The arrangement is often used by families who couldn’t qualify for a loan from a bank, an attorney told the paper, and can in some cases be considered predatory.
However, Owen told Oxygen the attorney interviewed for the paper was not talking specifically about land contracts established by the Wagners and has denied that Fredericka Wagner’s practices were predatory.
“I can tell you that there are other owners in Pike County that sell and rent lots, either rent them or sell them by land contract and that Fredericka’s prices and charges are below market,” Owen told Oxygen. “She, for one, doesn’t require a down payment and depending on whether the people have any credit, her interest rates and selling prices are less than the other options that people have.”
He claimed that usually if Fredericka Wagner ends up filing eviction or suits the people are usually very far behind in their rent and she never tries to get past judgement for past rent.
“She just seeks possession of the property and the person isn’t paying her rent they have enough trouble and she’s not going to try to take judgement against them for that,” he said.

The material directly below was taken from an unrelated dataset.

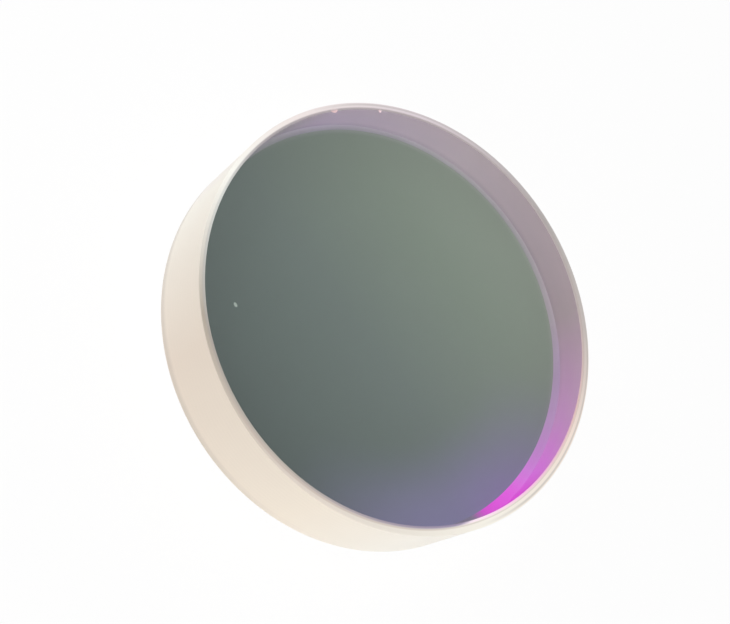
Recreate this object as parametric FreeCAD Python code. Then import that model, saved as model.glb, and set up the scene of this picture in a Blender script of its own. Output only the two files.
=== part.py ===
import FreeCAD, Part
import math
import os

# A flat round mirror of optical glass, in millimetres and degrees.
# It lies on its coated rear face: the origin is the centre of that face, and +Z is the optical axis
# and points out through the clear front face. It was cut, ground and polished from one disc, so it
# is one solid. The mirror coating is a film of a few thousandths of a millimetre and has no solid.

# The disc: the diameter of its ground barrel, and the distance between its two polished faces
DIAMETER = 25.4
THICKNESS = 6.0

# The main bevel of the front edge: how far it reaches in from the barrel, its slope from the face,
# and how far off the centre of the barrel it was ground, with the azimuth that it was moved to
FRONT_BEVEL_WIDTH = 0.41
FRONT_BEVEL_SLOPE = 27.0
FRONT_BEVEL_SHIFT = 0.21
FRONT_BEVEL_SHIFT_AZIMUTH = -116.0

# The relief between the main bevel and the polished face, a second and much flatter stroke
RELIEF_WIDTH = 0.11
RELIEF_SLOPE = 8.0

# The rear bevel, a steeper one, ground off centre another way
REAR_BEVEL_WIDTH = 0.47
REAR_BEVEL_SLOPE = 45.0
REAR_BEVEL_SHIFT = 0.23
REAR_BEVEL_SHIFT_AZIMUTH = 121.0

# Shell chips that broke out of the front edge, each a shallow dish: its azimuth, how far its middle
# lies in from the barrel, half its width, and its depth. The first is long and barely reaches the
# polished face, the second is a notch in that face, and the third is a nick beside the relief.
CHIPS = (
    (167.2, 0.34, 0.28, 0.070),
    (152.6, 0.55, 0.10, 0.060),
    (37.6, 0.41, 0.05, 0.045),
)

RADIUS = DIAMETER / 2.0
UP = FreeCAD.Vector(0.0, 0.0, 1.0)


def off_axis(distance, azimuth, height):
    """A point at a distance and an azimuth from the optical axis, at a height above the rear face."""
    turn = math.radians(azimuth)
    return FreeCAD.Vector(distance * math.cos(turn), distance * math.sin(turn), height)


def left_by_cup(width, slope, centre, into_glass):
    """All that a conical grinding cup leaves standing, where it bevels the edge of one face.

    The cone has its small end on the face, and opens into the glass at the bevel's slope until it
    has passed the other face.
    """
    face_radius = RADIUS - width
    opening = THICKNESS / math.tan(math.radians(slope))
    return Part.makeCone(face_radius, face_radius + opening, THICKNESS, centre, into_glass)


def shell_chip(azimuth, inset, half_width, depth, centre):
    """The ball whose cap is a chip: the rim of the cap lies level with the polished face."""
    ball_radius = (half_width**2 + depth**2) / (2.0 * depth)
    rise = UP * (ball_radius - depth)
    return Part.makeSphere(ball_radius, centre + off_axis(RADIUS - inset, azimuth, 0.0) + rise)


def mirror_blank():
    """The ground disc, bevelled at both edges and chipped at the front one."""
    front_centre = off_axis(FRONT_BEVEL_SHIFT, FRONT_BEVEL_SHIFT_AZIMUTH, THICKNESS)
    rear_centre = off_axis(REAR_BEVEL_SHIFT, REAR_BEVEL_SHIFT_AZIMUTH, 0.0)
    relief_reach = FRONT_BEVEL_WIDTH + RELIEF_WIDTH

    blank = Part.makeCylinder(RADIUS, THICKNESS)
    blank = blank.common(left_by_cup(REAR_BEVEL_WIDTH, REAR_BEVEL_SLOPE, rear_centre, UP))
    blank = blank.common(left_by_cup(FRONT_BEVEL_WIDTH, FRONT_BEVEL_SLOPE, front_centre, -UP))
    blank = blank.common(left_by_cup(relief_reach, RELIEF_SLOPE, front_centre, -UP))
    for azimuth, inset, half_width, depth in CHIPS:
        blank = blank.cut(shell_chip(azimuth, inset, half_width, depth, front_centre))
    return blank.Solids[0]


os.makedirs("parts", exist_ok=True)
blank = mirror_blank()
blank.exportStep("parts/mirror_blank.step")

box = blank.optimalBoundingBox(False, False)
print("mirror_blank: valid", blank.isValid(), "faces", len(blank.Faces))
print("box", round(box.XLength, 3), round(box.YLength, 3), round(box.ZLength, 3))
print("volume in cubic millimetres", round(blank.Volume, 2))
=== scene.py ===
# %% [markdown]
# # A flat round laser mirror of clear glass
#
# This lesson dresses one small optical mirror for its picture. The real thing is a single disc of
# crown glass. Its barrel and its bevels are fine-ground, its near face is polished and clear, and
# its far face carries a dielectric coating, which is a stack of very thin layers that mirrors one
# colour of light and lets the rest through.
#
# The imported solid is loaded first. It is the measure for all that follows, so it is never moved.

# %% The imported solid
import math
import bmesh
import bpy
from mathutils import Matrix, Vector


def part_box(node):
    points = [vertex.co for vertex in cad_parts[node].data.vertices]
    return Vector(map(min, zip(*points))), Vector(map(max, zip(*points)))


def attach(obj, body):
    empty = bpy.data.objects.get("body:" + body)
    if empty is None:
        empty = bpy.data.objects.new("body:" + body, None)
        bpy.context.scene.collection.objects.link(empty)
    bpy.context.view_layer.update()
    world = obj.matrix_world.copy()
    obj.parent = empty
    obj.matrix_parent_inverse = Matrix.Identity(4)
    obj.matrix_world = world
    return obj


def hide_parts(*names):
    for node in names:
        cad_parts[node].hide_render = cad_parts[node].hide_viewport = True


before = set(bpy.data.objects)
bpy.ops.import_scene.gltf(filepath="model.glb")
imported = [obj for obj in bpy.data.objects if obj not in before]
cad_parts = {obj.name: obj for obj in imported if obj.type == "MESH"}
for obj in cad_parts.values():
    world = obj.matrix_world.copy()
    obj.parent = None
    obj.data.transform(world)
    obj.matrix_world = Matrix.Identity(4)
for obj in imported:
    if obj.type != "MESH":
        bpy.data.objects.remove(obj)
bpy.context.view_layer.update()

MM = 0.001
low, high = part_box("mirror_blank")
RADIUS = (high.x - low.x) / 2
THICKNESS = high.z - low.z
print("disc: radius", round(RADIUS / MM, 2), "mm, thickness", round(THICKNESS / MM, 2), "mm")

# %% [markdown]
# ## The camera
#
# A camera is best settled before anything is modelled, because each edge can then be compared with
# the picture. This one looks down on the disc from about 84 mm away, a macro view, and it is rolled
# to the side, as the mirror was leaning. The lens is given in millimetres for a sensor 36 mm wide.
# Depth of field stays off, so the whole rim is sharp.

# %% The camera
CAMERA_PLACE_MM = (0.0, -47.115, 70.125)
CAMERA_TURN_DEG = (19.898, -29.044, 54.756)
LENS_MM = 69.97
SENSOR_MM = 36.0

camera_data = bpy.data.cameras.new("macro_camera")
camera_data.lens = LENS_MM
camera_data.sensor_width = SENSOR_MM
camera_data.clip_start = 1.0 * MM
camera_data.clip_end = 10.0
camera = bpy.data.objects.new("macro_camera", camera_data)
camera.location = Vector(CAMERA_PLACE_MM) * MM
camera.rotation_euler = [math.radians(turn) for turn in CAMERA_TURN_DEG]
bpy.context.scene.collection.objects.link(camera)
bpy.context.scene.camera = camera
bpy.context.scene.view_settings.view_transform = "Standard"
print("camera distance", round(camera.location.length / MM, 1), "mm")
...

One tenant who asked to remain anonymous told the paper that her rent has increased 25 percent since the murders.
However, Owen told Oxygen that Wagner had only increased the rent of two tenants and it was only by $25 a month.

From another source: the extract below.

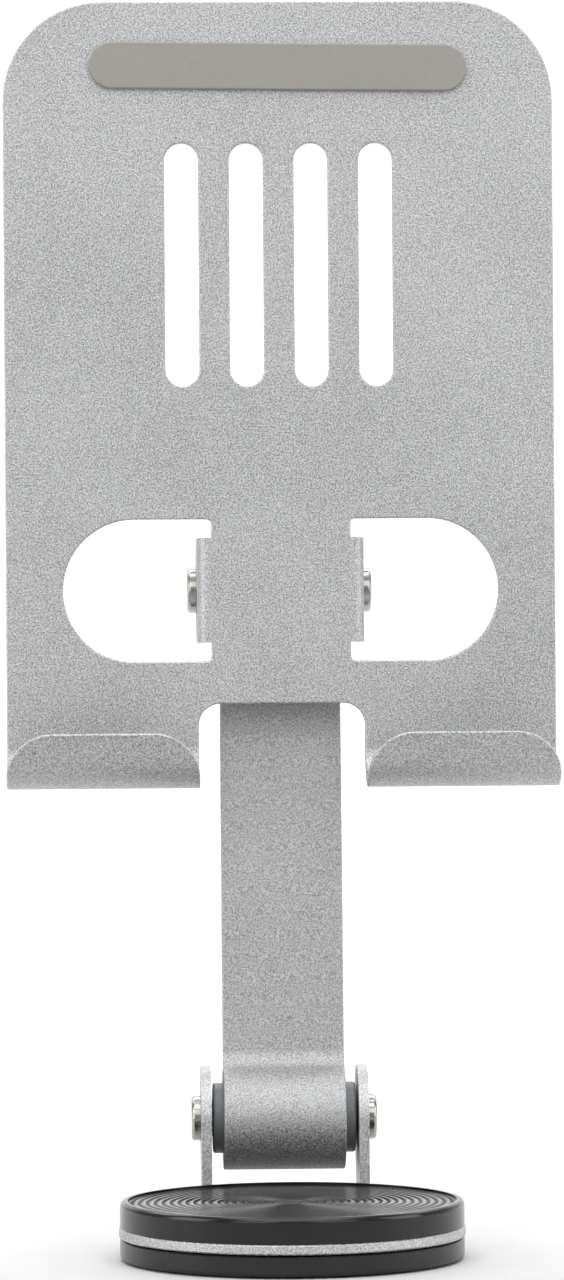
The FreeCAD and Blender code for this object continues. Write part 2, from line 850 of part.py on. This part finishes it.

“One of them had been a tenant since 2012 and it was the only rent increase they had,” he said.
Owen called the article by the Cincinnati Enquirer a “hatchet job” and said he and Wagner were not given adequate time to respond to all the allegations included in the article, particularly because Wagner was on house arrest and didn’t have immediate access to records that were more than ten years old.
As the family’s legacy now hangs in limbo, the community of the once quiet county remains divided about just who members of the Wagner family truly are.